Culture

Massenet: Creator of operas that singers and audiences love

But one hundred years later, producers still scoff at Jules Massenet’s work

Operas that singers and audiences love

ADOC-photos/Art Resource

He’s been called the French Puccini, wrote two enduringly popular operas, and was the first man to use a saxophone in the opera house. And yet the 100th anniversary of the death of composer Jules Massenet (1842-1912) isn’t attracting much attention. A centenary usually leads to a flood of performances, but except for his two standard repertoire pieces—the romantic tragedy Manon and the star tenor vehicle Werther—Massenet’s 34 operas have had a lack of revivals. In France, critic Nicolas Blanmont complained that the Paris Opera did nothing to celebrate the event except “yet another Manon.” Beyond that, there isn’t much investigation of the man who used to be one of the wealthiest and most popular opera composers. William Shookhoff, a Canadian conductor and accompanist, says that when he participated in a rare Massenet opera last year, “The comment I heard repeatedly was, ‘Why don’t we hear this work more often?’ ”

Not that Massenet is forgotten. Opera singers revive his work because they find his music fun to sing. Unlike a Puccini opera, which requires most to scream at the top of their lungs, Massenet wrote delicately scored arias that show off a voice to its best advantage. Shookhoff says that “his orchestrations are always supportive of the singers,” and Bruno Laplante, a Canadian baritone who has released several albums of rare Massenet songs, says, “It’s a music that sings well, that is very vocal, that possesses a lot of charm.”

Because his operas are so singer-friendly, many of today’s major stars have had a Massenet opera produced for them, to show off their voices. Renée Fleming, one of the biggest star sopranos, has performed and recorded operas like Thaïs, about an ancient prostitute with a heart of gold, and Hérodiade, where Salome becomes a pure girl with a crush on John the Baptist. The famous Belgian bass José Van Dam chose Massenet’s version of Don Quixote (with a tear-jerking 10-minute death scene) for his farewell performance, which is being issued as a DVD this year.

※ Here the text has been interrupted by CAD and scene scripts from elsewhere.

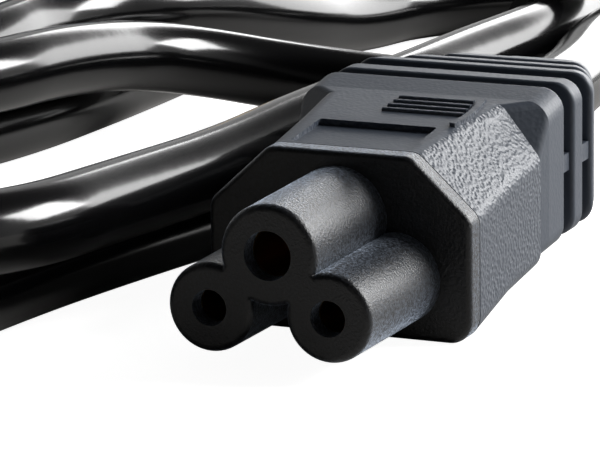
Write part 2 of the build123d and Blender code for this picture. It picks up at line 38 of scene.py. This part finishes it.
# Where the smooth collar begins along Y; all behind it is smooth too, the plug as well
COLLAR_START = 0.00025

# Camera of the photograph: turns in degrees, place in metres, lens and sensor in millimetres
CAMERA_YAW = 23.67
CAMERA_PITCH = 13.36
CAMERA_ROLL = -0.76
CAMERA_PLACE = (0.12068, -0.29558, 0.08054)
CAMERA_LENS = 276.0
CAMERA_SENSOR = 36.0

# Floor
FLOOR_SIZE = 6.0
FLOOR_GLOW = 0.95

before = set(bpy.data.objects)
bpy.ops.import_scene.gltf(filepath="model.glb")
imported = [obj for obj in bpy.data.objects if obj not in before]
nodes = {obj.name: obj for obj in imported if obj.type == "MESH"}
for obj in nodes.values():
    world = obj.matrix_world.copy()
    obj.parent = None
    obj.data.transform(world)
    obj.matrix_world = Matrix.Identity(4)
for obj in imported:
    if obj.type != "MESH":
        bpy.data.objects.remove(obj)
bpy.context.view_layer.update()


# Materials

def linear(hex_colour):
    """sRGB hex value as linear red, green, blue and alpha."""
    channels = []
    for start in (0, 2, 4):
        value = int(hex_colour[start:start + 2], 16) / 255
        channels.append(value / 12.92 if value <= 0.04045 else ((value + 0.055) / 1.055) ** 2.4)
    return (*channels, 1.0)


def add(tree, kind, settings=None, values=None, links=None):
    """Node of a kind, with its settings, its sockets' values and what is linked into them."""
    node = tree.nodes.new(kind)
    for name, value in (settings or {}).items():
        setattr(node, name, value)
    for socket, value in (values or {}).items():
        node.inputs[socket].default_value = value
    for socket, source in (links or {}).items():
        tree.links.new(source, node.inputs[socket])
    return node


def blank_material(name):
    """New material with its shader, and the tree to build on."""
    material = bpy.data.materials.new(name)
    material.use_nodes = True
    tree = material.node_tree
    tree.nodes.clear()
    shader = add(tree, "ShaderNodeBsdfPrincipled")
    add(tree, "ShaderNodeOutputMaterial", links={"Surface": shader.outputs["BSDF"]})
    return material, tree, shader


def pvc_jacket():
    """Extruded soft PVC: black, with broad clear highlights that a little haze softens, and faint waves."""
    material, tree, shader = blank_material("extruded_pvc_jacket")
    place = add(tree, "ShaderNodeTexCoord").outputs["Object"]
    haze = add(tree, "ShaderNodeTexNoise", values={"Scale": JACKET_HAZE, "Detail": 3.0},
               links={"Vector": place})
    rough = add(tree, "ShaderNodeMapRange", values={"To Min": 0.13, "To Max": 0.18},
                links={"Value": haze.outputs["Fac"]})
    # skin of 1.5 mm waves, as the jacket leaves the extruder
    skin = add(tree, "ShaderNodeTexNoise", values={"Scale": JACKET_WAVES, "Detail": 2.0},
               links={"Vector": place})
    bump = add(tree, "ShaderNodeBump", values={"Strength": 0.03, "Distance": 0.0002},
               links={"Height": skin.outputs["Fac"]})
    shader.inputs["Base Color"].default_value = linear("070708")
    shader.inputs["IOR"].default_value = PVC_IOR
    tree.links.new(rough.outputs["Result"], shader.inputs["Roughness"])
    tree.links.new(bump.outputs["Normal"], shader.inputs["Normal"])
    return material


def grained_pvc():
    """Moulded PVC, bluish grey: spark-eroded grain on slants and sides, nearly smooth on top and collar."""
    material, tree, shader = blank_material("spark_grained_pvc")
    coordinates = add(tree, "ShaderNodeTexCoord")
    place = coordinates.outputs["Object"]
    # pebbles 0.3 mm from top to top
    grain = add(tree, "ShaderNodeTexVoronoi", {"feature": "SMOOTH_F1"}, {"Scale": PEBBLES, "Smoothness": 0.6},
                {"Vector": place})
    axes = add(tree, "ShaderNodeSeparateXYZ", links={"Vector": place})
    facing = add(tree, "ShaderNodeSeparateXYZ", links={"Vector": coordinates.outputs["Normal"]})
    collar = add(tree, "ShaderNodeMath", {"operation": "GREATER_THAN"}, {1: COLLAR_START},
                 {0: axes.outputs["Y"]})
    # faces within about 26 degrees of level count as the top
    level = add(tree, "ShaderNodeMath", {"operation": "GREATER_THAN"}, {1: 0.9},
                {0: facing.outputs["Z"]})
    smooth = add(tree, "ShaderNodeMath", {"operation": "MAXIMUM"},
                 links={0: collar.outputs[0], 1: level.outputs[0]})
    strength = add(tree, "ShaderNodeMapRange", values={"To Min": 1.0, "To Max": 0.15},
                   links={"Value": smooth.outputs[0]})
    rough = add(tree, "ShaderNodeMapRange", values={"To Min": 0.42, "To Max": 0.5},
                links={"Value": smooth.outputs[0]})
    bump = add(tree, "ShaderNodeBump", values={"Distance": 0.00009},
               links={"Strength": strength.outputs["Result"], "Height": grain.outputs["Distance"]})
    shader.inputs["Base Color"].default_value = linear("3a414c")
    shader.inputs["IOR"].default_value = PVC_IOR
    tree.links.new(rough.outputs["Result"], shader.inputs["Roughness"])
    tree.links.new(bump.outputs["Normal"], shader.inputs["Normal"])
    return material


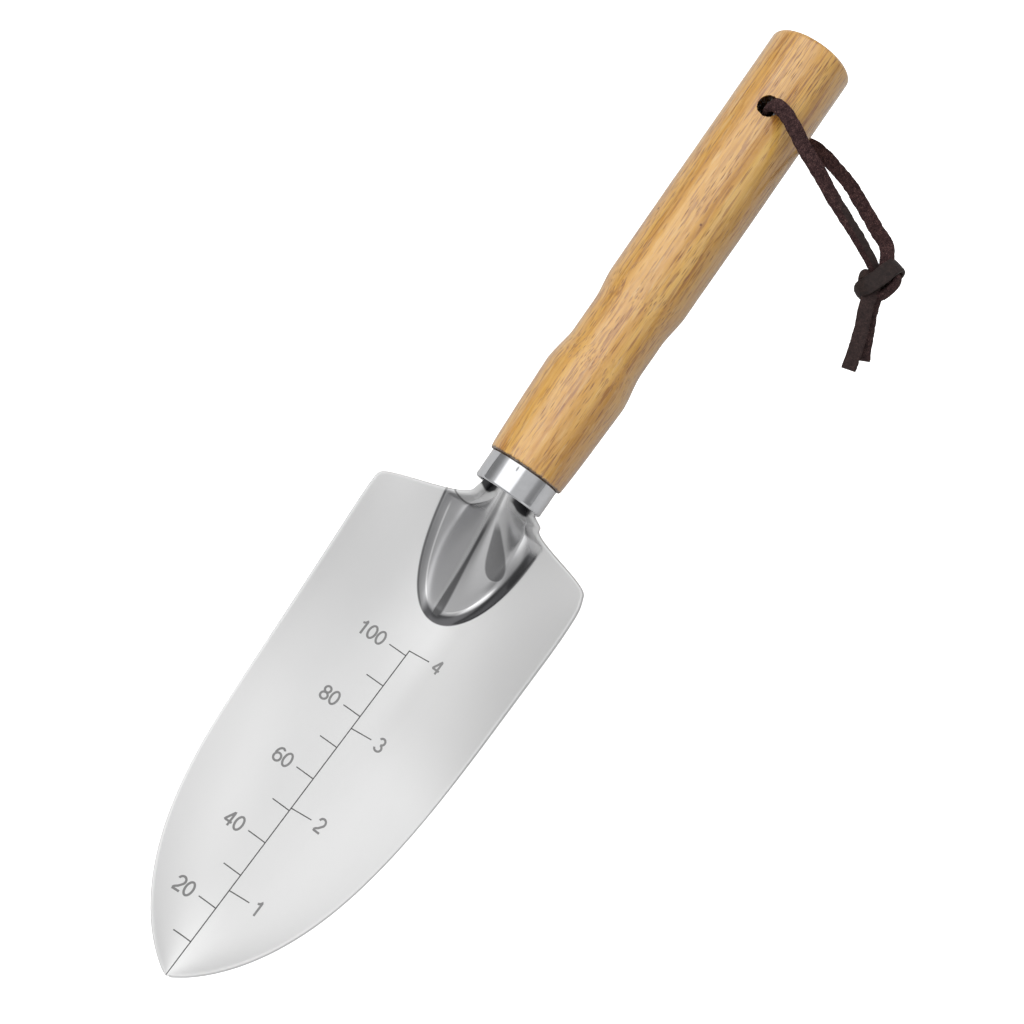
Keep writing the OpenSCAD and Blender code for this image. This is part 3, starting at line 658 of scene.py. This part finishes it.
def build_handle():
    er = 1.4
    prof = [(0, 0)] + [(0, r) for r in (3, 6, 9)]
    prof += [(er - er * math.sin(a), 11.75 - er + er * math.cos(a)) for a in np.linspace(math.pi / 2, 0, 12)]
    prof += [(x, float(turned_r(x))) for x in np.arange(2.0, 132.6, 0.5)]
    prof += [(132.85, 10.80), (133.02, 10.68), (133.1, 10.45), (133.1, 9.6), (133.1, 9.19)]
    prof += [(135, 9.19), (137.2, 9.19), (137.4, 9.0), (137.4, 6.2), (130, 6.2), (100, 6.2), (71.5, 6.2), (71.4, 0)]
    ob = lathe("handle_turned_wood", prof, 300, close=False)
    me = ob.data
    co = np.array([v.co for v in me.vertices]) / MM
    r = np.hypot(co[:, 1], co[:, 2]); ang = np.arctan2(co[:, 2], co[:, 1])
    out = (r > 10.2) & (co[:, 0] < 133.0)
    d = 0.05 * noise3(np.stack([co[:, 0] * 0.06, np.cos(ang) * 1.6 + 9, np.sin(ang) * 1.6 + 9], -1), 11)
    d = d + 0.02 * noise3(np.stack([co[:, 0] * 0.3, np.cos(ang) * 5 + 9, np.sin(ang) * 5 + 9], -1), 12)
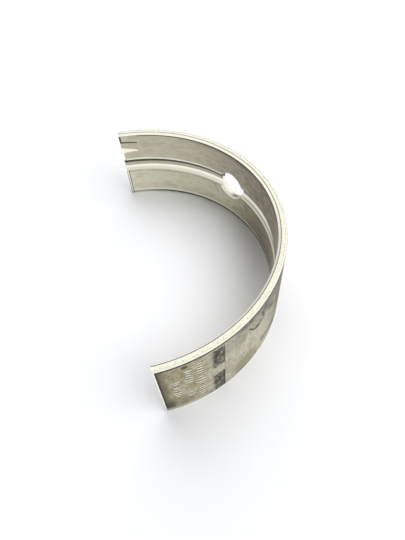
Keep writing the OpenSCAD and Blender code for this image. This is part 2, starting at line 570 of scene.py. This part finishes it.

But when there’s not a singer around to insist on a Massenet performance, opera producers may be reluctant to try out some of his works. In his own time, Massenet was accused of crass commercialism, and his operas are always willing to do whatever they can to please a middlebrow audience, with lots of religion, noble self-sacrifice, and crowd-pleasing dances. Laplante says Massenet is a great composer because his operas “express simple sentiments applicable to everyone,” but that kind of direct, unsophisticated expression has made his work unpopular with directors and producers who want to purge opera of escapism and sentimentality.

The blog Opera Cake, one of the leading voices for politically progressive opera productions, wrote that opera producers are too quick see Massenet and other 19th-century French composers as “religiously exclusive, socially conservative and self-righteous.” That idea seemed to be confirmed by Gerard Mortier, the French impresario who made the Paris opera a home for modernistic productions; he told Le Figaro that he “detests” Werther and only revived it “at the request” of stars like tenor Rolando Villazón. In an operatic culture moving away from stars and middle-class audiences, all but a few Massenet operas may be in trouble.

But semi-professionals may pick up the slack when it comes to exhuming Massenet’s lesser-known works. Last month the Paris National Opera’s Atelier Lyrique, a student workshop, presented arias from rare Massenet operas including Griséilidis, where we learn that the Devil can’t tempt a good Frenchwoman into adultery. And the Toronto group Essential Opera, founded by sopranos Erin Bardua and Maureen Batt, recently mounted a concert of Chérubin, Massenet’s unauthorized sequel to Mozart’s Marriage of Figaro. Bardua says that Massenet “always gives you the perfect motivation in the music. You never have to ask, ‘What am I feeling here?’ because he always gives you the gift of a beautifully timed musical change that illustrates the character.” Batt puts it more simply. “Massenet’s writing,” she says, “was a gift for my throat.”